The Bush administration has remained wholly passive in the face of the economic disaster that has been building in Colombia. As billions of dollars in U.S. military aid have been rolling into Colombia, from 1997 to 2000, the poverty rate there grew from 50.3 percent to 68 percent. The unemployment rate has nearly doubled over the last decade to more than 20 percent, and another 60 percent of adults are underemployed. Per capita income in Colombia has plunged from $2,716 in 1997 to $1,890 today.

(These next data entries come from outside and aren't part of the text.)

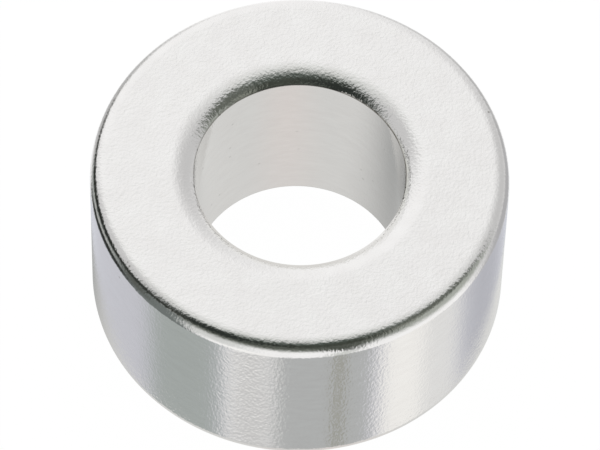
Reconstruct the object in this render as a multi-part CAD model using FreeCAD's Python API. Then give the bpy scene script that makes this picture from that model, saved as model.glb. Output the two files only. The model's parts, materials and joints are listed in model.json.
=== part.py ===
"""A ring magnet: one sintered ring with a straight bore.

Both outside edges are rounded to a quarter circle. Each bore mouth has a wider, flatter
rounding that leaves the face without a corner and steepens towards the bore, but it stops
short of the bore wall's direction, so that it ends in a crisp lip. The ring is one section
turned round Z.

Millimetres, +Z up, origin at the middle of the lower face.
"""

import FreeCAD
import Part

import math
import os

# Driving dimensions in millimetres, and the mouth's turn in degrees
OUTER_DIAMETER = 20.0
BORE_DIAMETER = 10.1
HEIGHT = 10.1
OUTER_EDGE_RADIUS = 0.8
MOUTH_ARC_RADIUS = 1.7
MOUTH_ARC_TURN = 43.0

# Directions in the section, in degrees from +X towards +Z
OUTWARDS = 0.0
UP = 90.0
DOWN = 270.0
FULL_TURN = 360.0

outer_radius = OUTER_DIAMETER / 2
bore_radius = BORE_DIAMETER / 2

# The mouth's arc starts flush with the face and meets the bore wall at the lip
mouth_width = MOUTH_ARC_RADIUS * math.sin(math.radians(MOUTH_ARC_TURN))


def corner(centre_x, centre_z, radius, start, end):
    """One rounded corner of the section: an arc between two directions."""
    points = []
    for direction in (start, (start + end) / 2, end):
        angle = math.radians(direction)
        points.append(FreeCAD.Vector(
            centre_x + radius * math.cos(angle), 0, centre_z + radius * math.sin(angle)))
    return Part.Arc(*points)


def ring_section():
    """The closed section on +X: four rounded corners, with a straight run from each to the next."""
    edge_x = outer_radius - OUTER_EDGE_RADIUS
    mouth_x = bore_radius + mouth_width
    corners = [
        corner(mouth_x, MOUTH_ARC_RADIUS, MOUTH_ARC_RADIUS, DOWN - MOUTH_ARC_TURN, DOWN),
        corner(edge_x, OUTER_EDGE_RADIUS, OUTER_EDGE_RADIUS, DOWN, FULL_TURN),
        corner(edge_x, HEIGHT - OUTER_EDGE_RADIUS, OUTER_EDGE_RADIUS, OUTWARDS, UP),
        corner(mouth_x, HEIGHT - MOUTH_ARC_RADIUS, MOUTH_ARC_RADIUS, UP, UP + MOUTH_ARC_TURN),
    ]
    edges = []
    for this, following in zip(corners, corners[1:] + corners[:1]):
        edges.append(this.toShape())
        edges.append(Part.LineSegment(this.EndPoint, following.StartPoint).toShape())
    return Part.Face(Part.Wire(edges))


def ring_magnet():
    """The ring: its section turned once round Z."""
    axis = FreeCAD.Vector(0, 0, 1)
    return ring_section().revolve(FreeCAD.Vector(0, 0, 0), axis, FULL_TURN)


os.makedirs("parts", exist_ok=True)
ring_magnet().exportStep("parts/ring_magnet.step")
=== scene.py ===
"""A ring magnet in bright nickel plating, with its finish and a small white studio.

The shape is one section turned about the bore's axis. Its outside edges are rounded, and each
bore mouth has a wider rounding that ends in a crisp lip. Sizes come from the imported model.
"""

import json
import math
from collections import namedtuple

import bmesh
import bpy
from mathutils import Matrix, Vector


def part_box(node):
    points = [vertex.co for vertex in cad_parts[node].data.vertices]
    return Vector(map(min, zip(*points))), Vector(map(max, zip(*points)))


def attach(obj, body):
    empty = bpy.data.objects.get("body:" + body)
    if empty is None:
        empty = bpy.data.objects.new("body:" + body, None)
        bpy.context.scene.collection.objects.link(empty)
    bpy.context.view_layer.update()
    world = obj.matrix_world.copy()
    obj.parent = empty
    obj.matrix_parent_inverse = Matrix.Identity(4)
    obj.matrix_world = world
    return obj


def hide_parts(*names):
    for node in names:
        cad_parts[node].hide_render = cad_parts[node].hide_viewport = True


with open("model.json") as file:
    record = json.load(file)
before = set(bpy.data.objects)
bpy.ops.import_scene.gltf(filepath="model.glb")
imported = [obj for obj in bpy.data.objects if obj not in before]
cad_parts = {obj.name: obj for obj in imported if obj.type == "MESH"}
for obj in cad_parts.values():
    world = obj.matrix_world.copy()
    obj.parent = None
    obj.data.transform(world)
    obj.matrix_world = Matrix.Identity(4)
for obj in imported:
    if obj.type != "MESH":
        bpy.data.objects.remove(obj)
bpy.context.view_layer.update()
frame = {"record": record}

bl_info = {
    "name": "Ring Magnet",
    "version": (1, 0, 0),
    "blender": (4, 5, 0),
    "location": "3D View > Sidebar > Ring Magnet",
    "description": "Models a nickel-plated ring magnet, its finish and a white studio",
    "category": "Add Mesh",
}

MM = 0.001
NODE = "ring_magnet"
BODY = "root"


def mount(name):
    """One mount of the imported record."""
    for entry in frame["record"]["mounts"]:
        if entry["name"] == name:
            return entry
    raise RuntimeError(f"the record has no mount named {name}")


# The ring's main sizes, in metres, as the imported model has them
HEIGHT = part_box(NODE)[1][2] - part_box(NODE)[0][2]
OUTER_RADIUS = mount("outer_wall")["dims"]["r_mm"] * MM
BORE_RADIUS = mount("bore")["dims"]["r_mm"] * MM
EDGE_RADIUS = (HEIGHT - mount("outer_wall")["dims"]["length_mm"] * MM) / 2
MOUTH_DEPTH = (HEIGHT - mount("bore")["dims"]["length_mm"] * MM) / 2

# How many steps or cuts divide each stretch of the section, and its whole turn round the axis
EDGE_STEPS = 18
MOUTH_STEPS = 12
LIP_STEPS = 3
FACE_CUTS = 11
WALL_CUTS = 15
BORE_CUTS = 11
STEPS_ROUND = 720
# Places closer than this are the same place
NEAR = 0.001 * MM
# Corners sharper than this stay crisp
CRISP_ANGLE = math.radians(30)

# Radii at which the grain's strength changes: from the bore's wall to its mouth, from there to the flat
# face, and from the outside edge to the outer wall
MOUTH_GRAIN_START = BORE_RADIUS + 0.1 * MM
MOUTH_GRAIN_END = BORE_RADIUS + 0.5 * MM
FACE_GRAIN_START = BORE_RADIUS + 1.2 * MM
FACE_GRAIN_END = OUTER_RADIUS - 0.6 * MM
WALL_GRAIN_START = OUTER_RADIUS - 0.05 * MM

# The painted shade along the lips, a dark line that stands in for the dark surroundings that their
# small rounding mirrors: where it begins and where it is full, by the height above or below the
# ring's middle, by the radius, and by the place across and back. It is strongest on the right.
LIP_HEIGHT = HEIGHT / 2 - MOUTH_DEPTH
PAINTED_LIP_SHADE_HEIGHTS = (LIP_HEIGHT - 0.03 * MM, LIP_HEIGHT - 0.02 * MM)
PAINTED_LIP_SHADE_RADII = (BORE_RADIUS + 0.06 * MM, BORE_RADIUS + 0.03 * MM)
PAINTED_LIP_SHADE_ACROSS = (-12 * MM, 4 * MM)
PAINTED_LIP_SHADE_BACK = (-3.4 * MM, -1.5 * MM)

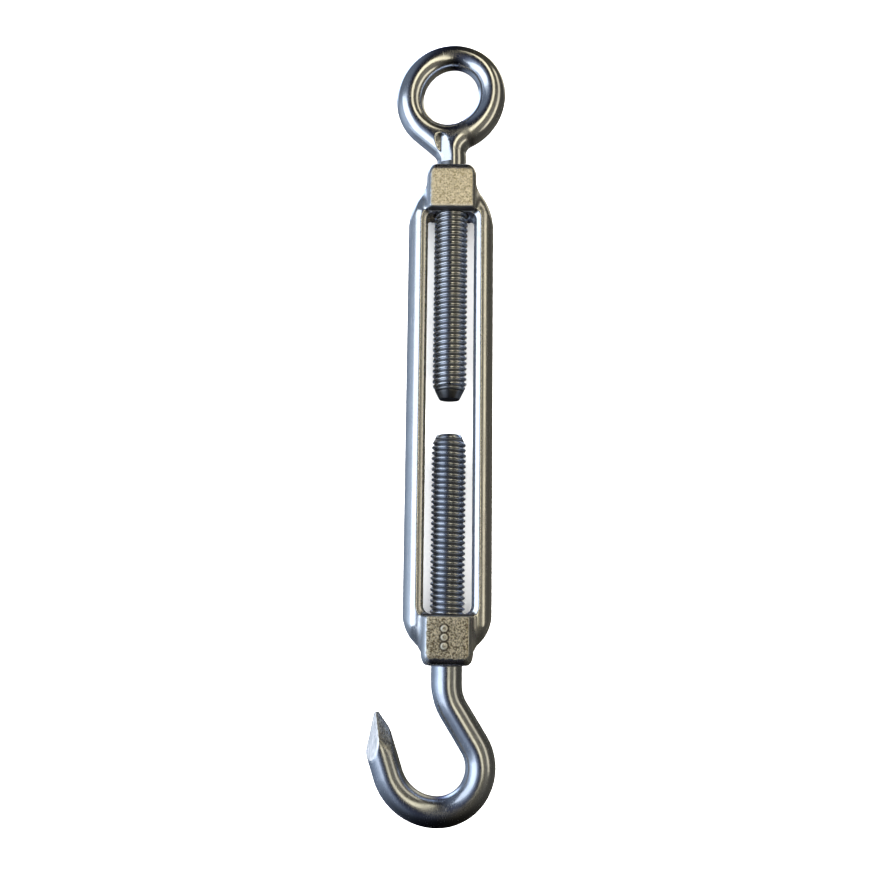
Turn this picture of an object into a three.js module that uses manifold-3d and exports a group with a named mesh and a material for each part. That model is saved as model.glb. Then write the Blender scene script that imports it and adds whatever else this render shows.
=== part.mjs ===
// Open-body rigging turnbuckle, M8, with an eye at one end and a hook at the other.
//
// It lies flat: the screw axis runs along Y (eye towards +Y, hook towards -Y), X is across the frame and
// Z is up. Every piece is modelled about the screw axis, with y = 0 half way along the frame. The finished
// group is then moved so that the middle of its bounding box, at the height of its base, is the origin.
//
// The real object is three pieces: a cast frame, an eye bolt with a right-hand thread and a hook bolt with a
// left-hand thread. Each bolt's plain turned point is a mesh of its own, because a point moves along the
// axis in the same way whether or not it turns, so it carries the sliding half of the screw motion.

import * as THREE from "three";
import { LoftGeometry } from "three/addons/geometries/LoftGeometry.js";
import { mergeVertices, toCreasedNormals } from "three/addons/utils/BufferGeometryUtils.js";
import Module from "manifold-3d";

const wasm = await Module();
wasm.setup();

// Thread, M8 coarse
const PITCH = 1.25;
const MAJOR_RADIUS = 3.95;
const THREAD_DEPTH = 0.65;
const CREST_SHARE = 0.2;
const THREAD_CLEARANCE = 0.17;
const THREAD_SIDES = 14;
const RIGHT_HAND = 1;
const LEFT_HAND = -1;

// Frame
const FRAME_LENGTH = 116.8;
const FRAME_WIDTH = 20.2;
const BOSS_LENGTH = 11.15;
const BOSS_WIDTH = 11.8;
const BOSS_CORNER = 1.5;
const BOSS_CHAMFER = 3;
const BOSS_CHAMFER_INSET = 1.4;
const RAIL_DEPTH = 8;
const RAIL_ROUNDING = 3.3;
const RAIL_FLAT = 0.6;
const WINDOW_WIDTH = 11;
const WINDOW_CORNER = 2.2;
const WINDOW_BEVEL = 0.6;
const EYE_SHOULDER_START = 48;
const EYE_SHOULDER_END = 54.9;
const HOOK_SHOULDER_START = 50.6;
const HOOK_SHOULDER_END = 55.6;
const SHOULDER_EASING = 2;
const SHOULDER_OVERLAP = 0.5;
const MOUTH_BEVEL = 0.25;

// Three cast pips on the hook-end boss, in place of a size mark
const PIP_RADIUS = 0.9;
const PIP_TOP_RADIUS = 0.6;
const PIP_HEIGHT = 0.3;
const PIP_SPACING = 1.9;
const PIP_OFFSET = -0.7;
const PIP_MIDDLE = -52.1;

// Eye bolt
const EYE_ROD_END = 2.2;
const EYE_POINT_LENGTH = 2;
const EYE_POINT_RADIUS = 2.35;
const EYE_CENTRE = new THREE.Vector2(-0.3, 77.2);
const EYE_HALF_WIDTH = 9.9;
const EYE_HALF_LENGTH = 10.4;
const EYE_LEAN = 0.09;
const EYE_WIRE_RADIUS = 3.3;
const EYE_CROWN_THINNING = 0.35;
const EYE_NECK_RADIUS = 3.45;
const EYE_BEND_RADIUS = 6;
const EYE_LEFT_ARM_ANGLE = 233;
const EYE_ARMS_MEET = 63;
const EYE_STEPS = 32;

// Hook bolt
const HOOK_ROD_END = -6.1;
const HOOK_POINT_LENGTH = 1;
const HOOK_POINT_RADIUS = 2.8;
const HOOK_SHANK_RADIUS = 3.5;
const HOOK_WIRE_RADIUS = 3.4;
const HOOK_BEND_START = -62.4;
const HOOK_BEND_RADIUS = 10.9;
const HOOK_BEND_ANGLE = 32;
const HOOK_STRAIGHT = 8.7;
const HOOK_BOWL_RADIUS = 9.55;
const HOOK_HEEL_RADIUS = 11.5;
const HOOK_ARM_LEAN = 18;
const HOOK_ARM_LENGTH = 6;
const HOOK_TIP_LENGTH = 7.8;
const HOOK_TIP_RADIUS = 0.8;
const HOOK_TIP_SHIFT = 1.5;
const HOOK_TIP_STEPS = 4;

// Shared by both bolts
const POINT_GAP = 0.1;
const NECK_START = 0.3;
const NECK_OVERLAP = 1;
const TURNING_MARGIN = 0.3;
const WIRE_SIDES = 16;
const CREASE_ANGLE = 0.6;

const halfLength = FRAME_LENGTH / 2;
const windowEnd = halfLength - BOSS_LENGTH;
const rootRadius = MAJOR_RADIUS - THREAD_DEPTH;
const turningRadius = MAJOR_RADIUS + TURNING_MARGIN;
const neckEndRadius = rootRadius - POINT_GAP;

// A closed three.js geometry as a solid that can be joined and cut.
function solid(geometry) {
  const bare = new THREE.BufferGeometry();
  bare.setAttribute("position", geometry.attributes.position);
  bare.setIndex(geometry.index);
  const merged = mergeVertices(bare, 1e-4);
  return new wasm.Manifold(new wasm.Mesh({
    numProp: 3,
    vertProperties: merged.attributes.position.array,
    triVerts: new Uint32Array(merged.index.array),
  }));
}

// A solid back as a three.js geometry, with its sharp edges kept sharp.
function geometryOf(manifold) {
  const { numProp, numVert, vertProperties, triVerts } = manifold.getMesh();
  const positions = new Float32Array(numVert * 3);
  for (let i = 0; i < numVert; i++) {
    positions.set(vertProperties.subarray(i * numProp, i * numProp + 3), i * 3);
  }
  const geometry = new THREE.BufferGeometry();
  geometry.setAttribute("position", new THREE.BufferAttribute(positions, 3));
  geometry.setIndex(new THREE.BufferAttribute(triVerts, 1));
  return toCreasedNormals(geometry, CREASE_ANGLE);
}

// A solid turned about the screw axis, from [radius, y] corners given in order of rising y.
function turned(corners, sides = 2 * THREAD_SIDES) {
  const profile = corners.map(([radius, y]) => new THREE.Vector2(radius, y));
  const first = new THREE.Vector2(0, profile[0].y);
  const last = new THREE.Vector2(0, profile.at(-1).y);
  return solid(new THREE.LatheGeometry([first, ...profile, last], sides));
}

// A helical thread about the screw axis from low to high. One turn of the helix is one pitch of y, so the
// surface is a strip that winds up the rod: its upper edge is the lower edge of the turn above. The strip
// runs onto the axis at both ends, which closes it.
function thread(hand, growth, low, high) {
  const profile = [
    [0, rootRadius],
    [0.5 - CREST_SHARE / 2, MAJOR_RADIUS],
    [0.5 + CREST_SHARE / 2, MAJOR_RADIUS],
    [1, rootRadius],
  ];
  const firstColumn = Math.floor((low / PITCH - 2) * THREAD_SIDES);
  const lastColumn = Math.ceil((high / PITCH + 2) * THREAD_SIDES);
  const strips = [];
  for (let column = firstColumn; column <= lastColumn; column++) {
    const side = ((column % THREAD_SIDES) + THREAD_SIDES) % THREAD_SIDES;
    const angle = hand * (side / THREAD_SIDES) * 2 * Math.PI;
    strips.push(profile.map(([share, radius]) => {
      const y = (PITCH * (column + share * THREAD_SIDES)) / THREAD_SIDES;
      if (y <= low) return new THREE.Vector3(0, low, 0);
      if (y >= high) return new THREE.Vector3(0, high, 0);
      const reach = radius + growth;
      return new THREE.Vector3(reach * Math.sin(angle), y, reach * Math.cos(angle));
    }));
    if (hand === RIGHT_HAND) strips.at(-1).reverse();
  }
  return solid(new LoftGeometry(strips, { closed: false }));
}

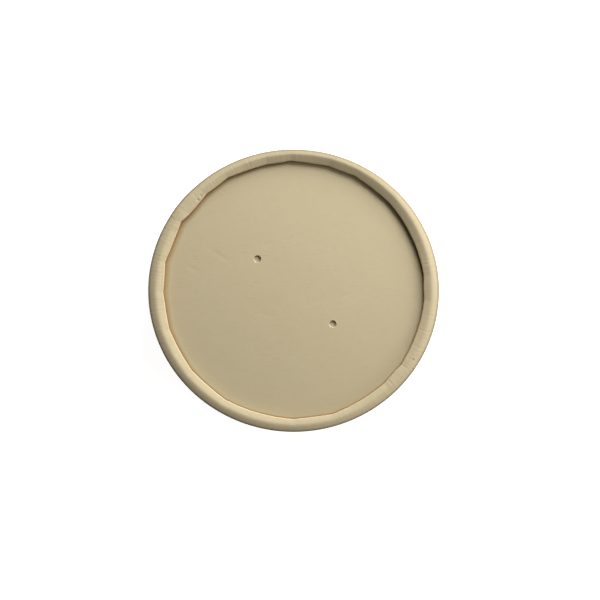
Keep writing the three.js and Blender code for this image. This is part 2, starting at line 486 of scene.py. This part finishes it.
@dataclass
class RimBand:
    """The strip round the lid: a skirt, hemmed in below and rolled in over the disc above."""

    outline: Outline
    finish: FibreBoard
    lid_height: float = 14 * MM
    recess_depth: float = 3 * MM
    board: float = 0.4 * MM
    crest_inset: float = 2.65 * MM
    pinch_bearing: float = 82  # where the roll is pinched in
    pinch_depth: float = 1.2 * MM
    lean_bearing: float = 305  # where the roll leans out
    lean_depth: float = 0.28 * MM
    ridge_round: float = 0.36 * MM
    outer_slope: float = 0.32  # fall for each unit outward from the crest
    level_bearing: float = 97  # where that slope is nearly level
    level_slope: float = 0.26  # how much gentler it is there
    inner_slope: float = 0.42
    pinch_steeper: float = 0.18  # how much steeper the inner slope is where the roll is pinched
    shoulder: float = 0.35 * MM
    edge_shoulder: float = 0.3 * MM
    edge_lift: float = 0.3 * MM
    flap_sag: float = 0.3 * MM
    flap_waver: float = 0.06 * MM
    waver_rate: float = 0.9  # of the random drift, for each degree
    waver_seed: tuple[float, float] = (3.1, 0.4)
    crest_settle: float = 0.05 * MM
    settle_rate: float = 0.11
    settle_seed: tuple[float, float] = (0.7, 2.2)
    wall_shares: tuple[float, ...] = (0.25, 0.5, 0.75, 0.92)  # of the flap's steep edge
    skin_steps: int = 14  # segments on each slope
    inner_steps: int = 6
    inner_drop: float = 1.1  # boards from the crest to the inside
    inner_corners: tuple[float, float] = (0.2 * MM, 0.1 * MM)
    inner_levels: tuple[float, ...] = (8, 4.5, 0.4)  # down the skirt's inside, in millimetres
    outer_levels: tuple[float, ...] = (1.5, 3, 5, 7, 9, 10.6)  # up its outside, in millimetres
    hem_length: float = 4 * MM
    hem_gap: float = 0.2 * MM
    hem_corner: float = 0.25 * MM
    hem_steps: int = 5
    seam_bearing: float = 148.5
    lap_width: float = 9.6 * MM
    lap_raise: float = 0.06 * MM
    lap_ramp: float = 2 * MM
    lap_end: float = 0.3 * MM
    lap_brink: float = 0.15 * MM  # behind the strip's free end, where one more section lies
    step: float = 0.42  # degrees between two sections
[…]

Instead of economic assistance from either the Colombian state or the U.S., Colombians can expect only intensified war in the immediate future. Pastrana traveled to Washington on April 15 for a 4-day lobbying tour for yet more military aid. He wrote in an op-ed piece for the Washington Post, "In the wake of Sept. 11, both Colombians and Americans more clearly understand what is at stake in helping us achieve peace and prosperity. With billions of dollars flowing into terrorist groups from the drug trade, Colombia has become the theater of operations in which the global campaign against terrorism is being waged in Latin America. Like the United States in the fight against al Qaeda, we are fighting a multinational terrorist network [against the FARC and ELN]."

In addition, the front-runner in presidential elections slated for May in Colombia, Álvaro Uribe Velez, has promised a no-holds-barred war against the rebels if elected. He is the favored candidate in Washington. While governor of the Antioquia province, Uribe encouraged the participation of known paramilitaries in Colombian military actions. He advocates the participation of "foreign military troops" (primarily American, we can assume) in fighting the rebels.

U.S. dollars are funding terrorist butchery in Colombia. It will only intensify as Bush brings his disastrous "war on terror" to Latin America. We can’t let him get away with it.

There has been one important victory in Colombia. At the beginning of May, multinational oil company Occidental Petroleum announced that they will end their search for oil in the tribal homelands of the U'wa people. This is a great step forward. But much more work needs to be done to drive U.S. imperialism from Colombia for good.